Every response from the TensorWasm API gateway carries an x-trace-id HTTP response header. The value is a 32-character lowercase hex string identifying the W3C trace the request joined — either the trace id from the inbound traceparent header sent by an upstream caller, or a fresh root assigned by the gateway when no traceparent was supplied. Sample:

x-trace-id: 0af7651916cd43dd8448eb211c80319c

The same trace id appears as the trace_id field on every span the gateway emits for that request, and as the trace_id field on every log line emitted from within those spans (when the tracing_subscriber::fmt::Layer is configured with with_current_span(true), which is the default in init_with_otlp).

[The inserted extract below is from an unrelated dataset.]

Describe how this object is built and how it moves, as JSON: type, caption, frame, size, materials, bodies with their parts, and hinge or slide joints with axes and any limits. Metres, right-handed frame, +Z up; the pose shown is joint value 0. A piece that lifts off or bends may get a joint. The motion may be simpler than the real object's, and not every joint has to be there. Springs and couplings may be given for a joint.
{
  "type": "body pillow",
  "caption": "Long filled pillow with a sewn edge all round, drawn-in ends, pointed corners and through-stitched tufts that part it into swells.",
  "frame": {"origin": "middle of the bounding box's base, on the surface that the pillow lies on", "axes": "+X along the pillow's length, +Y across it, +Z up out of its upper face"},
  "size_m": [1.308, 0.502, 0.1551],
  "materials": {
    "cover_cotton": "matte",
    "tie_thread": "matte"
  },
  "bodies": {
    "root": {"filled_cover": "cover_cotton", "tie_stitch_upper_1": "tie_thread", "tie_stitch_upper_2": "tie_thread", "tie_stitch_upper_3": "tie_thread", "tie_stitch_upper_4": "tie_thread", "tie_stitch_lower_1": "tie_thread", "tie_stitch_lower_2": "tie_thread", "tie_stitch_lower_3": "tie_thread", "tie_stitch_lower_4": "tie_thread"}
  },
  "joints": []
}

If the header is missing entirely the gateway is most likely running without a tracing_opentelemetry subscriber installed — check that the binary was built with --features tensor-wasm-core/otlp and that init_with_otlp ran at startup. The propagator-only path (install_w3c_propagator) is enabled unconditionally in build_router, but the trace id only resolves to a non-zero value when an OTel layer is active.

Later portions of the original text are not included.